** begin Available data **
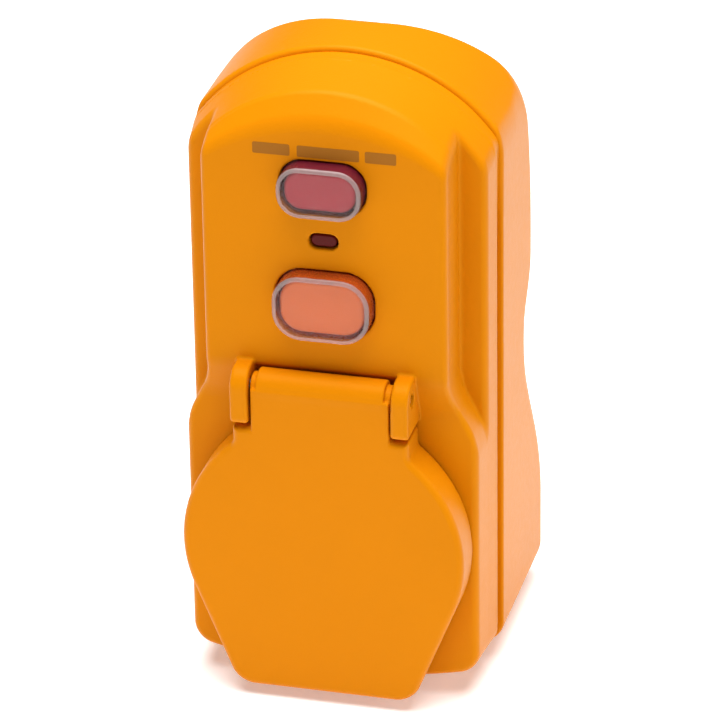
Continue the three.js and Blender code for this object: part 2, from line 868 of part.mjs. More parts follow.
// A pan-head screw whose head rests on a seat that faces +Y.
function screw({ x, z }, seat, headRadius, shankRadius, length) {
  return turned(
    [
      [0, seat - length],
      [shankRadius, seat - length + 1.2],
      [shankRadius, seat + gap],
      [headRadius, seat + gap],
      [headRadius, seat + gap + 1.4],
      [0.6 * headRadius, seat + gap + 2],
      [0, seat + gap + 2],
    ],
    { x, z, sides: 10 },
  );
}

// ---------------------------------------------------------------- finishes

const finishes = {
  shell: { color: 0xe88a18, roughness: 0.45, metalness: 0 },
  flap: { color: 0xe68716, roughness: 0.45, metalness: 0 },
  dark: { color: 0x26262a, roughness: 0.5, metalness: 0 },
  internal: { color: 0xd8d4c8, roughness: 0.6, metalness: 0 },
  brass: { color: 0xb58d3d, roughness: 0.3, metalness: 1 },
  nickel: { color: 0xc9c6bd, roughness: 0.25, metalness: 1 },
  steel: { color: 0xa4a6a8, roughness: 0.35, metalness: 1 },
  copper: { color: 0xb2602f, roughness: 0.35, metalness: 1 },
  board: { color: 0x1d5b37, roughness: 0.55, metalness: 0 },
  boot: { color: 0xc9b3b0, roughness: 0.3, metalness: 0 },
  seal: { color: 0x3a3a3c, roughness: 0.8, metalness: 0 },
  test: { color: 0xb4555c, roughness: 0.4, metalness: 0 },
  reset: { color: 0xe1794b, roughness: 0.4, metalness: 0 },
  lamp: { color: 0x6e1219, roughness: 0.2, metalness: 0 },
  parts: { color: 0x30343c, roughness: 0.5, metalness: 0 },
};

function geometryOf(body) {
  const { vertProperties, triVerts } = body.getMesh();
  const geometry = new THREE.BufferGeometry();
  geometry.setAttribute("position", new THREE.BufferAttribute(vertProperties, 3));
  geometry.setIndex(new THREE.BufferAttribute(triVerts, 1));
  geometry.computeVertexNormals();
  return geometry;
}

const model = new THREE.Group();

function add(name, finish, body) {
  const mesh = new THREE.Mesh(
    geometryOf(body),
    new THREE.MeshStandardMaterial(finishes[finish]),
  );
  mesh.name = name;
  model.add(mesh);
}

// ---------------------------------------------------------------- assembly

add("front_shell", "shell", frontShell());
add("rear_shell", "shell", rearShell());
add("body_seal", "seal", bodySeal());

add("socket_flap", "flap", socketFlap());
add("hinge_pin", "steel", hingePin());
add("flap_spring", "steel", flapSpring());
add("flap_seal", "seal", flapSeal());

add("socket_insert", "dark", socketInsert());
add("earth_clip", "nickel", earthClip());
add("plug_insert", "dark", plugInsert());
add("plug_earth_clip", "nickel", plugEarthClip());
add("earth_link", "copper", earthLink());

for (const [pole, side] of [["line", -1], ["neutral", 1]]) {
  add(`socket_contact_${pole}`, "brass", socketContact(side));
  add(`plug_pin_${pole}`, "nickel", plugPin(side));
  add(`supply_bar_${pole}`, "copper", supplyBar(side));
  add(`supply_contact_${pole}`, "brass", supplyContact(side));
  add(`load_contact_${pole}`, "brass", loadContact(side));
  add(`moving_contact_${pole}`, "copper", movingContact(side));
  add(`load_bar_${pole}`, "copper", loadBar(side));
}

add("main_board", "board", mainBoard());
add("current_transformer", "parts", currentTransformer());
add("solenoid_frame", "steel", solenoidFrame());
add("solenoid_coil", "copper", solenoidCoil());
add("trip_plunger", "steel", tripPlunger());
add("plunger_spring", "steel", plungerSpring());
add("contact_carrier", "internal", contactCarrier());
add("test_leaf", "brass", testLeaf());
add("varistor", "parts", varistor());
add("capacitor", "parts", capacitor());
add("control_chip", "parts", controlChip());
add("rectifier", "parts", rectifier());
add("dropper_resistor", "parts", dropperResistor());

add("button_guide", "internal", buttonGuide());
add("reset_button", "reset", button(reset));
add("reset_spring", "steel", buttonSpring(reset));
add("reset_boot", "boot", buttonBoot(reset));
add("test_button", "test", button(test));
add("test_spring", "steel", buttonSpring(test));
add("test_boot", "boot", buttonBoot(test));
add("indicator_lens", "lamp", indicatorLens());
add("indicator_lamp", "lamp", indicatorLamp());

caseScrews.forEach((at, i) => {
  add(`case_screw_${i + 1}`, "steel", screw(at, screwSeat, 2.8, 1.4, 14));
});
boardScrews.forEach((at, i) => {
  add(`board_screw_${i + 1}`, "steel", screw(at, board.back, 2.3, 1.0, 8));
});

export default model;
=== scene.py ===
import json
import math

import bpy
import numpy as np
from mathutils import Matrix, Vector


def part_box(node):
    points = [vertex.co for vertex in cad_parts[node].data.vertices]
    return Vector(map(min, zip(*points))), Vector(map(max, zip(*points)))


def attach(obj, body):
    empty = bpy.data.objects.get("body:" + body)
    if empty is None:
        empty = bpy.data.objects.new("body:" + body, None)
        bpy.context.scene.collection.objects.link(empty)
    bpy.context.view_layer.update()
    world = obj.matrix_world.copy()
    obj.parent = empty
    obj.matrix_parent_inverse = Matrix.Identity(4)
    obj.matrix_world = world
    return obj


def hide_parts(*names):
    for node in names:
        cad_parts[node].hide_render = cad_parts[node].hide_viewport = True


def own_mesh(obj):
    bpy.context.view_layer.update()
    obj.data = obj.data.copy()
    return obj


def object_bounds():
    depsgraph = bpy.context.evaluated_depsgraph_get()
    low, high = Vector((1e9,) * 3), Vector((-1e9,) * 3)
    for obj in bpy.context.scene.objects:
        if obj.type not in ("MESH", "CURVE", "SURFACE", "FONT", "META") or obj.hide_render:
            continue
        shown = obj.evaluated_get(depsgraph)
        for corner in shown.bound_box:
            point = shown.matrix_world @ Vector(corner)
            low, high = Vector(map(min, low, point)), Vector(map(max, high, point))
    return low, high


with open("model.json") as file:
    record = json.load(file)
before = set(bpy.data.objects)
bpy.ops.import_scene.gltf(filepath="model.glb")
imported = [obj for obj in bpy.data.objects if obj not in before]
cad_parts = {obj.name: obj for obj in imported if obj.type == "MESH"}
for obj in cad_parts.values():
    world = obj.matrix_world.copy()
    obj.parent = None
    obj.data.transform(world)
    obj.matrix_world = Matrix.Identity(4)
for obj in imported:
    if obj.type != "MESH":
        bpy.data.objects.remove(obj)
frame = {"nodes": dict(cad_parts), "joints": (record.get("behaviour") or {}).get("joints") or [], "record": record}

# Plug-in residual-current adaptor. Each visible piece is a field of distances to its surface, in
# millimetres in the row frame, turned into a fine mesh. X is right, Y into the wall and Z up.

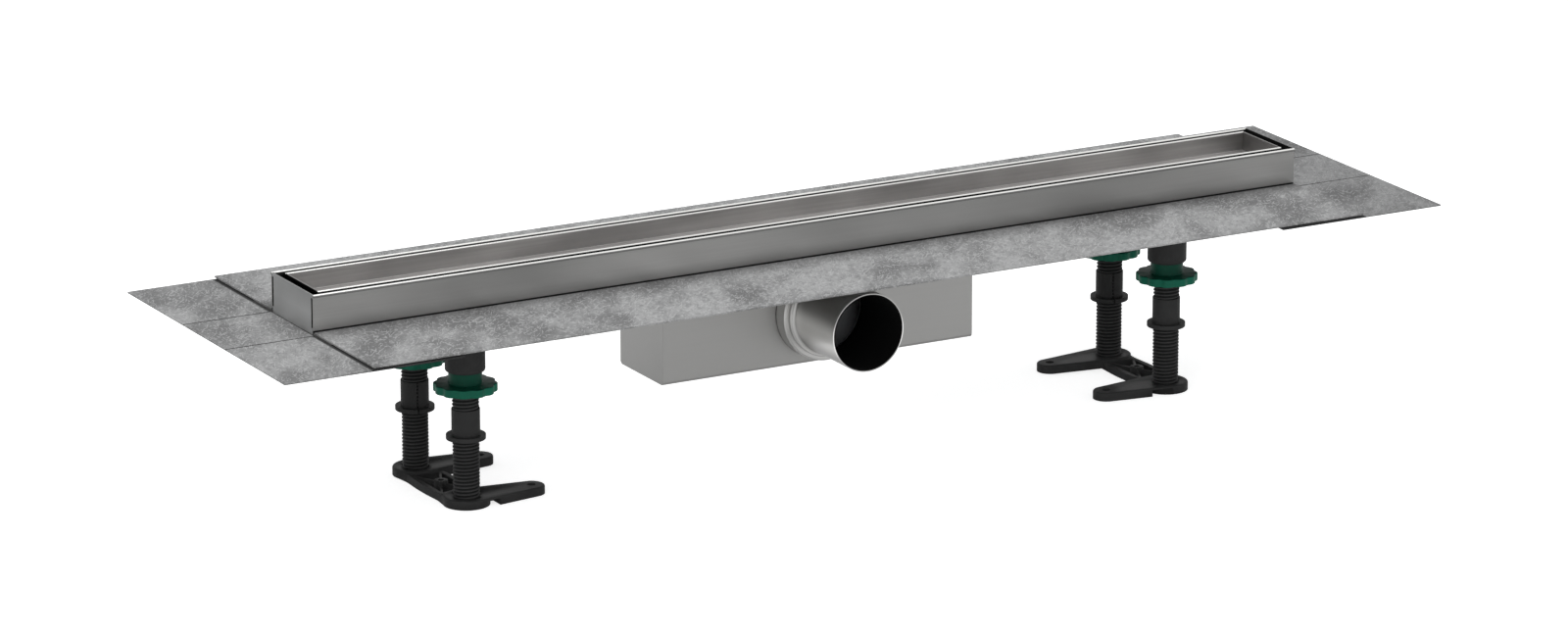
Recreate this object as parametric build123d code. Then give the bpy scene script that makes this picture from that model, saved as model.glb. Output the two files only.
** end Available data **
**Aim of the exercise**.
Your task is to repeat the data exactly; please include every line.

**The reply**.
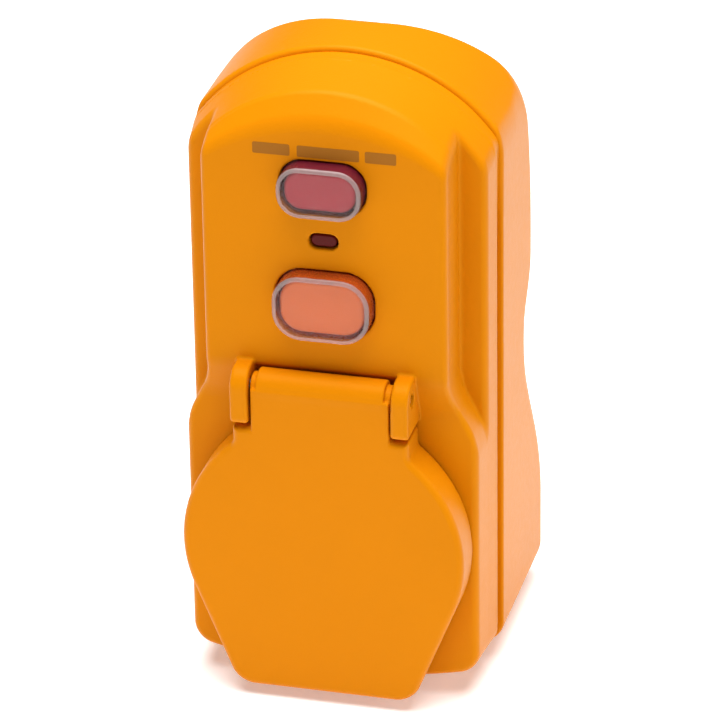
Continue the three.js and Blender code for this object: part 2, from line 868 of part.mjs. More parts follow.
// A pan-head screw whose head rests on a seat that faces +Y.
function screw({ x, z }, seat, headRadius, shankRadius, length) {
  return turned(
    [
      [0, seat - length],
      [shankRadius, seat - length + 1.2],
      [shankRadius, seat + gap],
      [headRadius, seat + gap],
      [headRadius, seat + gap + 1.4],
      [0.6 * headRadius, seat + gap + 2],
      [0, seat + gap + 2],
    ],
    { x, z, sides: 10 },
  );
}

// ---------------------------------------------------------------- finishes

const finishes = {
  shell: { color: 0xe88a18, roughness: 0.45, metalness: 0 },
  flap: { color: 0xe68716, roughness: 0.45, metalness: 0 },
  dark: { color: 0x26262a, roughness: 0.5, metalness: 0 },
  internal: { color: 0xd8d4c8, roughness: 0.6, metalness: 0 },
  brass: { color: 0xb58d3d, roughness: 0.3, metalness: 1 },
  nickel: { color: 0xc9c6bd, roughness: 0.25, metalness: 1 },
  steel: { color: 0xa4a6a8, roughness: 0.35, metalness: 1 },
  copper: { color: 0xb2602f, roughness: 0.35, metalness: 1 },
  board: { color: 0x1d5b37, roughness: 0.55, metalness: 0 },
  boot: { color: 0xc9b3b0, roughness: 0.3, metalness: 0 },
  seal: { color: 0x3a3a3c, roughness: 0.8, metalness: 0 },
  test: { color: 0xb4555c, roughness: 0.4, metalness: 0 },
  reset: { color: 0xe1794b, roughness: 0.4, metalness: 0 },
  lamp: { color: 0x6e1219, roughness: 0.2, metalness: 0 },
  parts: { color: 0x30343c, roughness: 0.5, metalness: 0 },
};

function geometryOf(body) {
  const { vertProperties, triVerts } = body.getMesh();
  const geometry = new THREE.BufferGeometry();
  geometry.setAttribute("position", new THREE.BufferAttribute(vertProperties, 3));
  geometry.setIndex(new THREE.BufferAttribute(triVerts, 1));
  geometry.computeVertexNormals();
  return geometry;
}

const model = new THREE.Group();

function add(name, finish, body) {
  const mesh = new THREE.Mesh(
    geometryOf(body),
    new THREE.MeshStandardMaterial(finishes[finish]),
  );
  mesh.name = name;
  model.add(mesh);
}

// ---------------------------------------------------------------- assembly

add("front_shell", "shell", frontShell());
add("rear_shell", "shell", rearShell());
add("body_seal", "seal", bodySeal());

add("socket_flap", "flap", socketFlap());
add("hinge_pin", "steel", hingePin());
add("flap_spring", "steel", flapSpring());
add("flap_seal", "seal", flapSeal());

add("socket_insert", "dark", socketInsert());
add("earth_clip", "nickel", earthClip());
add("plug_insert", "dark", plugInsert());
add("plug_earth_clip", "nickel", plugEarthClip());
add("earth_link", "copper", earthLink());

for (const [pole, side] of [["line", -1], ["neutral", 1]]) {
  add(`socket_contact_${pole}`, "brass", socketContact(side));
  add(`plug_pin_${pole}`, "nickel", plugPin(side));
  add(`supply_bar_${pole}`, "copper", supplyBar(side));
  add(`supply_contact_${pole}`, "brass", supplyContact(side));
  add(`load_contact_${pole}`, "brass", loadContact(side));
  add(`moving_contact_${pole}`, "copper", movingContact(side));
  add(`load_bar_${pole}`, "copper", loadBar(side));
}

add("main_board", "board", mainBoard());
add("current_transformer", "parts", currentTransformer());
add("solenoid_frame", "steel", solenoidFrame());
add("solenoid_coil", "copper", solenoidCoil());
add("trip_plunger", "steel", tripPlunger());
add("plunger_spring", "steel", plungerSpring());
add("contact_carrier", "internal", contactCarrier());
add("test_leaf", "brass", testLeaf());
add("varistor", "parts", varistor());
add("capacitor", "parts", capacitor());
add("control_chip", "parts", controlChip());
add("rectifier", "parts", rectifier());
add("dropper_resistor", "parts", dropperResistor());

add("button_guide", "internal", buttonGuide());
add("reset_button", "reset", button(reset));
add("reset_spring", "steel", buttonSpring(reset));
add("reset_boot", "boot", buttonBoot(reset));
add("test_button", "test", button(test));
add("test_spring", "steel", buttonSpring(test));
add("test_boot", "boot", buttonBoot(test));
add("indicator_lens", "lamp", indicatorLens());
add("indicator_lamp", "lamp", indicatorLamp());

caseScrews.forEach((at, i) => {
  add(`case_screw_${i + 1}`, "steel", screw(at, screwSeat, 2.8, 1.4, 14));
});
boardScrews.forEach((at, i) => {
  add(`board_screw_${i + 1}`, "steel", screw(at, board.back, 2.3, 1.0, 8));
});

export default model;
=== scene.py ===
import json
import math

import bpy
import numpy as np
from mathutils import Matrix, Vector


def part_box(node):
    points = [vertex.co for vertex in cad_parts[node].data.vertices]
    return Vector(map(min, zip(*points))), Vector(map(max, zip(*points)))


def attach(obj, body):
    empty = bpy.data.objects.get("body:" + body)
    if empty is None:
        empty = bpy.data.objects.new("body:" + body, None)
        bpy.context.scene.collection.objects.link(empty)
    bpy.context.view_layer.update()
    world = obj.matrix_world.copy()
    obj.parent = empty
    obj.matrix_parent_inverse = Matrix.Identity(4)
    obj.matrix_world = world
    return obj


def hide_parts(*names):
    for node in names:
        cad_parts[node].hide_render = cad_parts[node].hide_viewport = True


def own_mesh(obj):
    bpy.context.view_layer.update()
    obj.data = obj.data.copy()
    return obj


def object_bounds():
    depsgraph = bpy.context.evaluated_depsgraph_get()
    low, high = Vector((1e9,) * 3), Vector((-1e9,) * 3)
    for obj in bpy.context.scene.objects:
        if obj.type not in ("MESH", "CURVE", "SURFACE", "FONT", "META") or obj.hide_render:
            continue
        shown = obj.evaluated_get(depsgraph)
        for corner in shown.bound_box:
            point = shown.matrix_world @ Vector(corner)
            low, high = Vector(map(min, low, point)), Vector(map(max, high, point))
    return low, high


with open("model.json") as file:
    record = json.load(file)
before = set(bpy.data.objects)
bpy.ops.import_scene.gltf(filepath="model.glb")
imported = [obj for obj in bpy.data.objects if obj not in before]
cad_parts = {obj.name: obj for obj in imported if obj.type == "MESH"}
for obj in cad_parts.values():
    world = obj.matrix_world.copy()
    obj.parent = None
    obj.data.transform(world)
    obj.matrix_world = Matrix.Identity(4)
for obj in imported:
    if obj.type != "MESH":
        bpy.data.objects.remove(obj)
frame = {"nodes": dict(cad_parts), "joints": (record.get("behaviour") or {}).get("joints") or [], "record": record}

# Plug-in residual-current adaptor. Each visible piece is a field of distances to its surface, in
# millimetres in the row frame, turned into a fine mesh. X is right, Y into the wall and Z up.

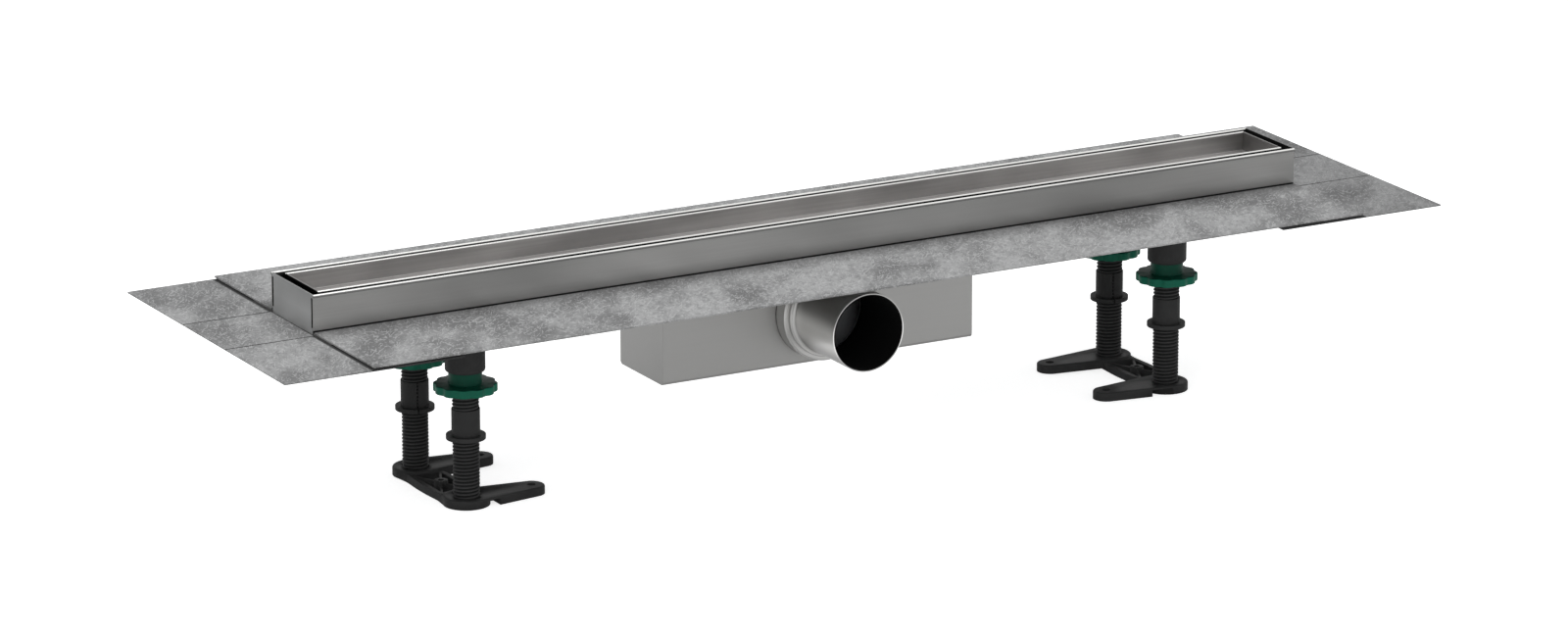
Recreate this object as parametric build123d code. Then give the bpy scene script that makes this picture from that model, saved as model.glb. Output the two files only.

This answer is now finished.